Como se julga que o programa de expansão quantitativa da Reserva Federal terá estimulado os mercados financeiros e sobretudo o mercado bolsista, o receio é que a sua reversão venha a causar um crash bolsista. Ou seja, Janet Yellen deixa para o seu sucessor a fase mais arriscada do processo de reversão da política monetária de expansão quantitativa. Mas note-se que, na qualidade de membro Conselho de Governadores da Reserva Federal, Jerome Powell votou favoravelmente o plano de normalização da política monetária de Janet Yellen.

Jerome Powell, no seu primeiro testemunho perante o Congresso, deu a entender que considerava que os mercados de acções estariam sobrevalorizados.

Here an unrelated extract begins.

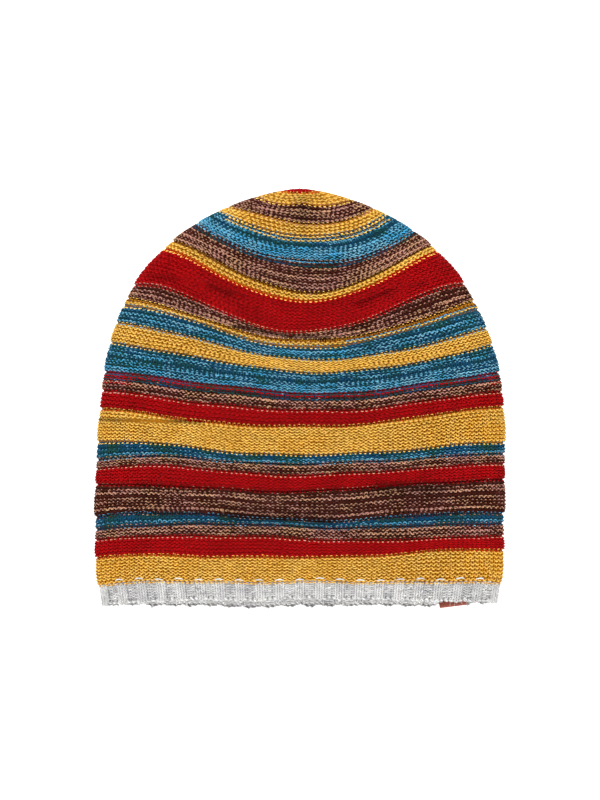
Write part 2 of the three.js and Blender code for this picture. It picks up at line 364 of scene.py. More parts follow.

Em conclusão: os sinais que Powell deu até ao presente permitem prever que imprimirá mudanças significativas na política monetária dos EUA, tornando-a mais restritiva. Por conseguinte, apertem por favor os cintos de segurança. Espera-se (alguma? ou forte?) turbulência no voo dos mercados financeiros durante 2018! Turbulência essa que poderá continuar em 2019 com a saída de Mario Draghi da presidência do BCE, no final de Outubro de 2019.